Alteryx Weekly Challenge #7 - Download Data and Parse JSON

by Alex Hirst

To carry on my first day tracking Alteryx Challenges, here is my challenge 7.  I will hopefully look back on this day in fondness that I actually started to track these challenges.

Here’s the challenge;

This is the intended result;

Step 1

As soon as you see a JSON file you know you want to be using these three tools;

Input Data > Download > JSON Parse. 90% of the time. That URL we saw in the first image will be downloaded under DownloadData. From there, attach your JSON Parse and it will give us the format below. As a side note, it is often helpful to right-click and cache workflow here. This is will stop the workflow downloading from source every time you run.
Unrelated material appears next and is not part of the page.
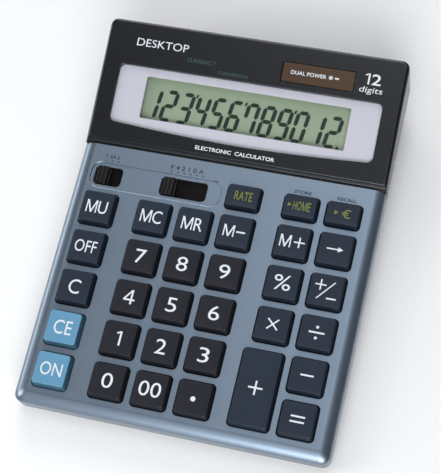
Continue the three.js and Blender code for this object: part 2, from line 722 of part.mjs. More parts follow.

Ok, it’s a lot to take in but what do we need? We need to find our fields which could be our column names. Try and think of the final output format and it’ll help guide you. In the image above we see column names 1-8 (luckily) so that should sort that idea out.

Now what is our data? This could be it.

If we look closely we see that it’s the second digit which refers to the column names. We know it is sorted the same as Date is 0 in both. We need to find a way to attach a grouping number as well as eventually pivoting the column names to columns and have the relevant data beneath.
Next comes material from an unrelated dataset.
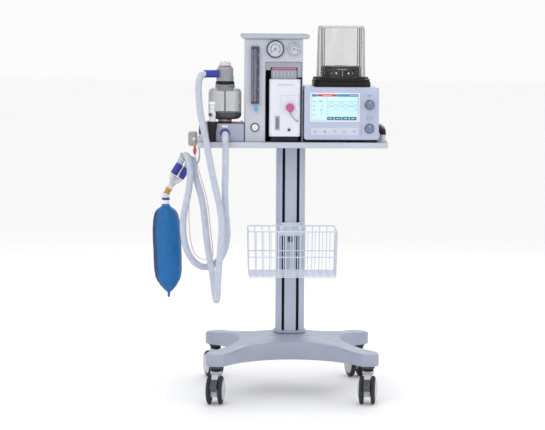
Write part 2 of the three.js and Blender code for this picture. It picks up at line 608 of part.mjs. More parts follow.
function makeHoses() {
  const hose = paint(0xbec6d7, 0.35);
  add('hose_inspiratory', tube(HOSE_INSPIRATORY_ROUTE, HOSE_R, 8, 48), hose, circuit);
  add('hose_expiratory', tube(HOSE_EXPIRATORY_ROUTE, HOSE_R, 8, 40), hose, circuit);
  add('sampling_line', tube(SAMPLING_ROUTE, LINE_R, 8, 40), paint(0xe2b8a8, 0.3), circuit);

  const cuff = paint(0x24379e, 0.4);
  const [hx, hy] = UPPER_CUFF.heading;
  const upper = rod(CUFF.r, UPPER_CUFF.start, UPPER_CUFF.start + UPPER_CUFF.length, 16);
  upper.rotateY(Math.PI / 2).rotateZ(Math.atan2(hy, hx)).translate(ABSORBER.x, ABSORBER.y, UPPER_CUFF.z);
  add('cuff_upper', upper, cuff, circuit);
  const lower = onFront(rod(CUFF.r, GAP, LOWER_CUFF.length, 16), ABSORBER.x, BLOCK.y0, LOWER_CUFF.z);
  add('cuff_lower', lower, cuff, circuit);
}

function makeYPiece() {
  const { x, y, z, tilt, cuffAlong, cuffAside } = Y_PIECE;
  const [cuffLow, cuffHigh] = [cuffAlong - CUFF.length / 2, cuffAlong + CUFF.length / 2];
  const cuffs = [-1, 1].map((side) =>
    rod(CUFF.r, cuffLow, cuffHigh, 16).translate(side * cuffAside, 0, 0));
  const chest = polygon([[-11, -14], [11, -14], [25, 24], [-25, 24]]);
  const stem = rod(11, -34, -13, 14);
  const piece = joined(alongY(chest, -11, 11), stem, ...cuffs);
  piece.rotateY(THREE.MathUtils.degToRad(tilt)).translate(x, y, z);
  add('y_piece', piece, paint(0xd4dae4, 0.2), circuit);

  const lean = THREE.MathUtils.degToRad(tilt);
  const start = 34 + GAP;
  const [ex, ez] = [x - start * Math.sin(lean), z - start * Math.cos(lean)];
  const route = [
    [ex, y, ez], [ex - 4 * Math.sin(lean), y, ez - 4 * Math.cos(lean)], [BAG.x + 3, y, z - 46],
    [BAG.x, y, z - 58], [BAG.x, y, BAG.neckZ + 3],
  ];
  add('bag_elbow', tube(route, 11, 12, 9), paint(0xc8964a, 0.25), circuit);
}

function makeBag() {
  const { x, bottomX, y, neckZ, bottomZ, tailZ, halfX, halfY } = BAG;
  const tall = neckZ - bottomZ;
  // Half width, as a part of the widest, at each part of the height above the tail.
  const widths = [
    [0.02, 0.2], [0.065, 0.48], [0.13, 0.74], [0.21, 0.92], [0.34, 1], [0.53, 1], [0.67, 0.96],
    [0.78, 0.86], [0.84, 0.74], [0.895, 0.54], [0.95, 0.3], [1, 0.25],
  ];
  const profile = [[0, tailZ], [5, tailZ], [5, bottomZ]];
  for (const [part, width] of widths) profile.push([width * halfX, bottomZ + part * tall]);
  profile.push([0, neckZ]);
  const bag = turned(profile, 16).scale(1, halfY / halfX, 1);
  const places = bag.attributes.position;
  for (let i = 0; i < places.count; i += 1) {
    const up = Math.max(0, (places.getZ(i) - bottomZ) / tall);
    places.setX(i, places.getX(i) + bottomX + (x - bottomX) * up);
  }
  bag.translate(0, y, 0).computeVertexNormals();
  add('breathing_bag', bag, paint(0x2c6eab, 0.35), circuit);
}

makeBase();
makeColumn();
makeCasters();
makeShelf();
makeHandle('handle_left', -HANDLE.x);
makeHandle('handle_right', HANDLE.x);
makeHook();
makeVentilator();
makeBellows();
makeTower();
makeFlowmeter();
makeGauge('large', GAUGE_LARGE);
makeGauge('small', GAUGE_SMALL);
makeVaporizer();
makeAbsorber();
makePopoff();
makeBasket();
makeHoses();
makeYPiece();
makeBag();

const box = new THREE.Box3().setFromObject(machine, true);
const centre = box.getCenter(new THREE.Vector3());
const anesthesiaMachine = new THREE.Group();
anesthesiaMachine.add(machine, circuit);
anesthesiaMachine.position.set(-centre.x, -centre.y, 0);

export default anesthesiaMachine;
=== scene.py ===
import math
import bpy
import bmesh
from mathutils import Matrix, Vector, noise


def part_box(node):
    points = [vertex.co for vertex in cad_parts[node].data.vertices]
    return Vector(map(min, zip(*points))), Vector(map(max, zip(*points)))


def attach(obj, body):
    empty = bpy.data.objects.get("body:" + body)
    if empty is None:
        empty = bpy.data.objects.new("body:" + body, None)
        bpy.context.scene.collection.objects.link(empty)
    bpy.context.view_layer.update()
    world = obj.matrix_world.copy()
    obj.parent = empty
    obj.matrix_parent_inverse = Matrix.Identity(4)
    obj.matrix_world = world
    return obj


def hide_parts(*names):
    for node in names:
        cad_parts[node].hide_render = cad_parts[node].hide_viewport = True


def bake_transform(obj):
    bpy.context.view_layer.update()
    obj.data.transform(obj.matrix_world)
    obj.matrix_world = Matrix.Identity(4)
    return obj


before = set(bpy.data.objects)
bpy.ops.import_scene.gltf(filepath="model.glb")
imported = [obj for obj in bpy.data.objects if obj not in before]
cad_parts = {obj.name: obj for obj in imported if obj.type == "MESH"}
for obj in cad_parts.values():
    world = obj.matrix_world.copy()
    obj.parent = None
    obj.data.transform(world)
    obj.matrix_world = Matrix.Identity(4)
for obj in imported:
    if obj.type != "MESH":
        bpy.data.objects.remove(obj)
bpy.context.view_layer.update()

# Shapes are written in millimetres round the column's axis, as in the CAD source, and put in place in
# metres by at(). +Z is up and the front faces -Y.
COLUMN_LOW, COLUMN_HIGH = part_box("column")
AXIS_X = (COLUMN_LOW[0] + COLUMN_HIGH[0]) / 2
AXIS_Y = (COLUMN_LOW[1] + COLUMN_HIGH[1]) / 2
MM = 0.001


def at(x, y, z):
    return Vector((AXIS_X + x * MM, AXIS_Y + y * MM, z * MM))


def rotation(degrees, axis):
    return Matrix.Rotation(math.radians(degrees), 4, axis)


# ---------- camera, light and stage ----------

CAMERA_DISTANCE = 7.0
CAMERA_HEIGHT = 1.394
CAMERA_SIDE = math.radians(-2.5)  # round the column, from straight in front
CAMERA_AIM = math.radians(0.53)  # the view's centre lies this far left of the column
CAMERA_PITCH = math.radians(6.143)
CAMERA_ROLL = math.radians(0.35)
CAMERA_LENS = 127.75


def make_camera():
    data = bpy.data.cameras.new("camera")
    data.lens = CAMERA_LENS
    data.sensor_width = 36
    camera = bpy.data.objects.new("camera", data)
    bpy.context.scene.collection.objects.link(camera)
    out = Vector((math.sin(CAMERA_SIDE), -math.cos(CAMERA_SIDE), 0)) * CAMERA_DISTANCE
    heading = CAMERA_SIDE + CAMERA_AIM
    turn = Matrix.Rotation(heading, 4, "Z") @ Matrix.Rotation(math.radians(90) - CAMERA_PITCH, 4, "X")
    place = Matrix.Translation(Vector((AXIS_X, AXIS_Y, CAMERA_HEIGHT)) + out)
    camera.matrix_world = place @ turn @ Matrix.Rotation(CAMERA_ROLL, 4, "Z")
    bpy.context.scene.camera = camera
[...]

Firstly, text to columns with the delimiter on a full stop. I parsed to 7 columns but you only really need 3. Name / Column Group / Row Group

JSON_Name 3 = column name grouper

JSON_Name 4 = row grouper

Ok, great. We now have an idea. We have the grouping mechanisms. We now need to split the data up so we can join them back together in the right format. I use split records to take those 8 column rows and another path to take all the data.

We need to do this as the column grouping field (JSON_Name 3) needs to be connected to (JSON NAME 4) on the other path and not on JSON_Name 3. This is getting confusing name wise  - I’ll rename them in the second path.

We’re nearly there. Join together. So we join our Column Group and our bottom path to the column group (JSON_NAME 3) on the top path. Remember to bring our row group through the join as we will need it later.

Finally, transform that data. Use the row group as our grouping field. Value string (column headers) as headers and Right Value String for our values.

Sort and we did it! A bit of a long one but important to remember. Every time you use JSON files the workflow is somewhat similar to what we have done here. Good luck!